6
Mar
2016

Owning my mistakes

“It’s not whether you’re right or wrong that’s important, but how much money you make when you’re right and how much money you lose when you are wrong.” – G Soros

So over the last 12 months I have been doing a bit of CFD trading. You know, the advert with the Lady Gaga lookalike who shows her “too chic” knickers.  Then the CFD trader bloke decides to buy some “too chic” shares and makes lots of money when lots of teenage girls also buy the “too chic” underwear brand and company sales accelerate.  Yes that’s me.  I’m that guy.

Except I’m not.  The advert is wrong on so many levels.  No one I know sits around daytime TV trying to do that. Because the product gives you 10x leverage (for equities) this amount of leverage is actually unhelpful, because the random fluctuation means that you can lose money even on a good idea.  In fact, I’ve spoken to a former hedge fund manager who said that he tried, but found that it was too hard to make money trading CFDs.  I’ve never met anyone who has done it successfully.  Even Sean Quinn, once the richest man in Ireland lost hundreds of millions buying a CFD in Anglo Irish Bank’s shares.  A stunning statistic is that 80% of day traders lose money and quit within a couple of years. See this study.  So with those warnings ringing in my ears, I thought I would give it a go.

So with those warnings ringing in my ears, I thought I would give it a go.  For fun.

And these are the shares I bought over the year (NB I wasn’t shorting anything, I decided that was too hard).  The graph shows the share price performance from 5th April 2015 to when I closed my positions.

What I bought

RELX graph 1

So that’s why I’m not running a hedge fund.  My mistakes are obvious.  Most of the companies I bought went down over the year. You’ll notice that Reed (RELX) is the best performing stock +8%.  And Standard Chartered Bank (STAN) is the worst performing down 50%.  But weirdly I still made money.

The reason is that choosing what to buy is probably only 10% of the skill.  The other 90% which is much harder, is choosing when to buy, how much, how long to run with your winners and how soon to cut your losers.  And it is funny that vast majority of the financial services is to do with the 10% “what to buy”.  And there is virtually no help on the other 90%.

Looking at the graph shows how inept I was.  I managed to lose money in Reed and Royal Mail, which increased in value over the year. This is because, despite them being good investments, they first went down and I cut my losses too soon. And I actually made more money, buying Standard Chartered, Indivior and De La Rue  which all performed poorly, but I managed to buy at the right time.  Buying a falling share with 10x leverage is risky, commonly called “catching a falling knife”.  But I seemed to be able to do this (albeit I also lost some money on STAN trying to repeat the trick).  The important thing is that I did it in a disciplined way, and made sure I had zero “risk of ruin”.  The trade off is that you have to take the small loses.  Sometimes the things that everyone thinks are risky (rock climbing, parachute jumping) are not risky if you make sure you are well prepared.  And commuting to work on a motorbike, that is risky.

How I made money

INDV graph 1

So I found it an interesting exercise.  Particularly the distribution of gains and losses.  I made most of my money in my two best trades, and I lost most of my money in my two worst trades.  All the other stuff in the middle, I just about broke even.  The trick was that (perhaps by luck, rather than skill) I made 3.5x more money on the winning trades, than I lost on the two losing trades. I don’t think professional fund managers would like to release this sort of information on how they do, because it is too humiliating for them.  You could see their mistakes.

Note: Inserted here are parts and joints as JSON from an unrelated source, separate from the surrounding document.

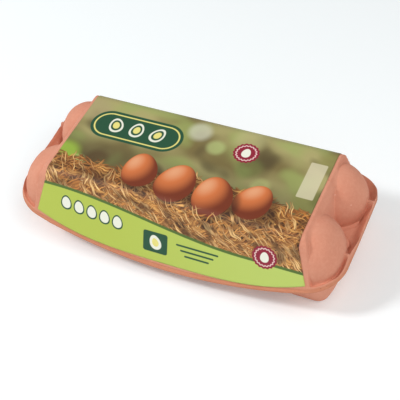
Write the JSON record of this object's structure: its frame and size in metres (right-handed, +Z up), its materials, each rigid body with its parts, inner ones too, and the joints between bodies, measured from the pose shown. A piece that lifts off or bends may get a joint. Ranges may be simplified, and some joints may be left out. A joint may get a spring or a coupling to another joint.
{
  "type": "shut egg carton",
  "caption": "Shut moulded-pulp egg carton: flat-topped lid with a paper label, egg-shaped lobes and a raised belt at each end, a curved front flap and a tray of tapering cups.",
  "frame": {"origin": "centre of the box round the carton, on the surface its cup feet stand on", "axes": "+X along the carton, +Y from the opening flap towards the hinge, +Z up"},
  "size_m": [0.2686, 0.1216, 0.0687],
  "materials": {
    "pulp": "matte, slightly fibrous moulded pulp dyed salmon pink",
    "label_paper": "smooth coated printed paper, satin"
  },
  "bodies": {
    "root": {"carton": "pulp", "label": "label_paper"}
  },
  "joints": []
}
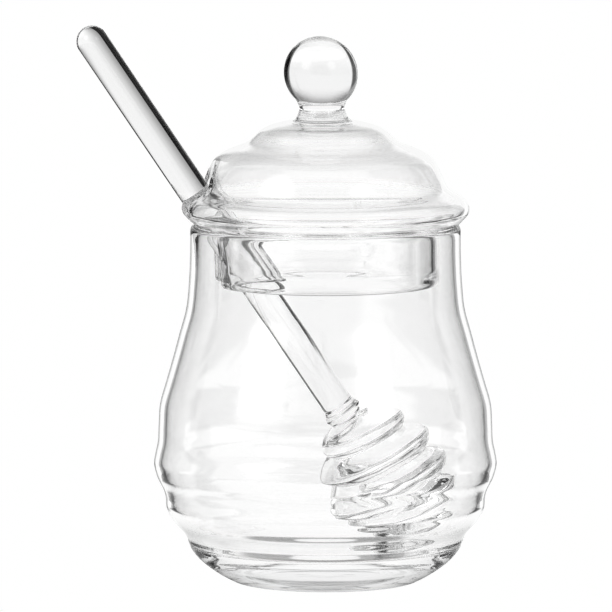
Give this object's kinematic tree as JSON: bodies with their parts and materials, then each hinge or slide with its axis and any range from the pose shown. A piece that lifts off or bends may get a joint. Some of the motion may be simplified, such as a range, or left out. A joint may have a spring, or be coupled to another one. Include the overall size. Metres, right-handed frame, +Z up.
{
  "type": "glass honey jar with dipper",
  "caption": "Clear blown glass beehive-shaped jar with soft ridges, a domed lid with a ball knob and a notch, and a glass dipper with a spiral-ridged head.",
  "frame": {"origin": "centre of the jar's flat base, on the jar's axis", "axes": "+Z up along the jar's axis; the dipper leans out to -X and 8 degrees towards -Y; the picture's camera looks along +Y with +X to its right"},
  "size_m": [0.1098, 0.09, 0.1465],
  "materials": {
    "jar_glass": "clear fire-polished thin blown glass",
    "lid_glass": "clear fire-polished blown glass with a solid knob and flange",
    "dipper_glass": "clear fire-polished solid glass rod"
  },
  "bodies": {
    "root": {"jar": "jar_glass", "lid": "lid_glass", "dipper": "dipper_glass"}
  },
  "joints": []
}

Is this gambling?  Maybe.  I sit opposite a guy who is into sports betting, and he never bets on his own football team,because it is too easy to become “emotional”.  And I would like to think that my approach is similar. I actively dislike the previous management of Standard Chartered, but I’m still prepared to make money in the bank’s shares if I think it is the wrong price.

I actively dislike the previous management of Standard Chartered, but I’m still prepared to make money in the bank’s shares if I think it is the wrong price.

For what it is worth, I think marketing CFDs to retail investors will be banned eventually.  The product is highly questionable when such a high proportion of people lose money.  It seems to me that a lot of financial services is about helping people to (legitimately) avoid paying tax, in this case stamp duty tax.  But the tax you save, is completely eaten away by the money you lose to the financial services industry offering these derivative products where you have to be really self disciplined.  

I wonder too about the social usefulness of providing people so much leverage just to trade with each other.  Really financial services should be about providing equity to growing businesses like my friends at Tandem Bank and Mondo.  The latter just raised £1m in 96 seconds on a crowdfunding website.  These are risky investments.  But it seems like a socially useful way of losing money.  Probably most of these challenger banks will barely break even, or be loss making.  There is a high probability of failure.  But one or two could go on to be really successful.  Maybe.  So if you make sure you keep your potential losses manageable, there might be some outsized gains.  

Anyway, I’ve closed out all my positions and am off skiing.  An activity with different risks and rewards.